Hay dos pasajes especialmente reveladores cuya lectura (como en general todo el libro) son importantes para entender hoy un país que es percibido como una amenaza creciente:

  • El primer capítulo, en el que Remnick teoriza sobre lo que él llama ‘El derecho a la memoria’. Para el autor, fue la concesión de este derecho a través de la Glasnost la que consiguió que los propios pueblos soviéticos se espantaran de un sistema al que se sintieron incapaces de perdonar. Lo que Gorbachov veía como excesos de un sistema válido, los ciudadanos lo tomaron como la esencial maligna del mismo. Escribe Remnick: “El Partido Comunista estaba comenzando a perder el control de la historia, y un partido que no puede estar seguro de su dominio sobre el pasado debe inquietarse acerca de su futuro”.
  • El relato del golpe de Estado que la facción más conservadora del Politburó de agosto de 1991. Entre otros, estaban implicados el ministro del Interior, Boris Pugo, y el vicepresidente, Gennadi Yánayev; el primero acabaría suicidándose tras la intentona, y el segundo se convertiría en el hazmerreir de la URSS con sus indisimulables nerviosismo y ebriedad en la rueda de prensa del anuncio del nuevo Comité para el Estado de Excepción que daba carta de naturaleza al golpe. Gorbachov se había deshecho de sus colaboradores más liberales, entre quienes destacaba el ministro de Exteriores Eduard Shevardnadze, que anunció su dimisión en público, ante el presidente, a quien advertía del inminente golpe. Gorbachov no quiso escuchar, o no pudo pararlo. En cualquier caso, no dio la importancia que merecían a los informes y a los consejos sobre la inminencia de la intentona.

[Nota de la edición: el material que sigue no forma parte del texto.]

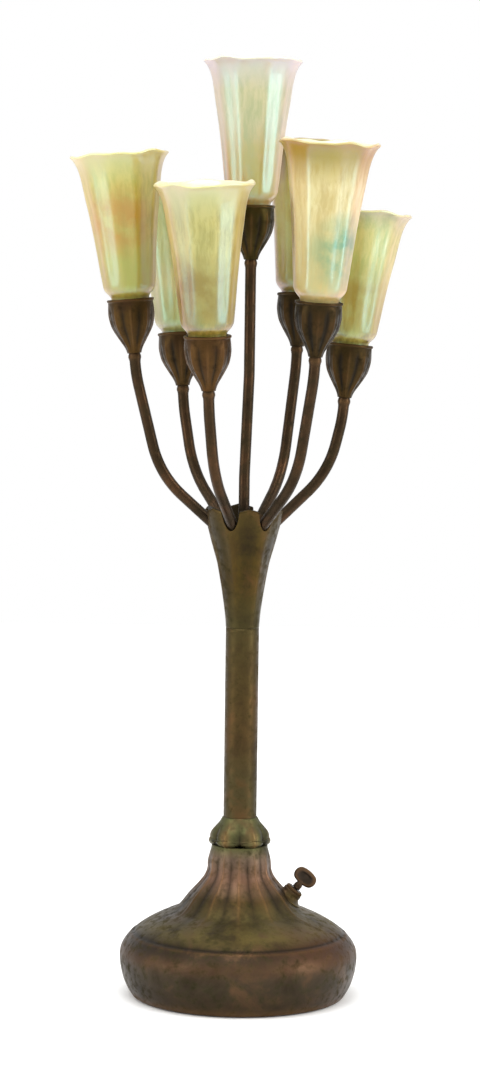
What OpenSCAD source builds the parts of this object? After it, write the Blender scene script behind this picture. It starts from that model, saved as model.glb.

Por muchas más razones, este es un libro histórico (que no sólo de historia), una crónica fundamental para entender la geopolítica actual, desde la posición de Rusia en el conflicto sirio hasta los rumores sobre su infiltración entre los altos cargos de la Administración Trump. Publicado en 1993 y merecedor del Pulitzer al año siguiente, este libro es de lectura preceptiva (y entretenida) para todos los interesados en la historia contemporánea en general, y, como ya se ha dicho, para aquellos que miran (miramos) con recelo la política exterior rusa, y con cierta incomprensión o incredulidad las respuestas del presidente Trump. Y, también, para los que sencillamente quieran meterse en un libro y no poder salir de él.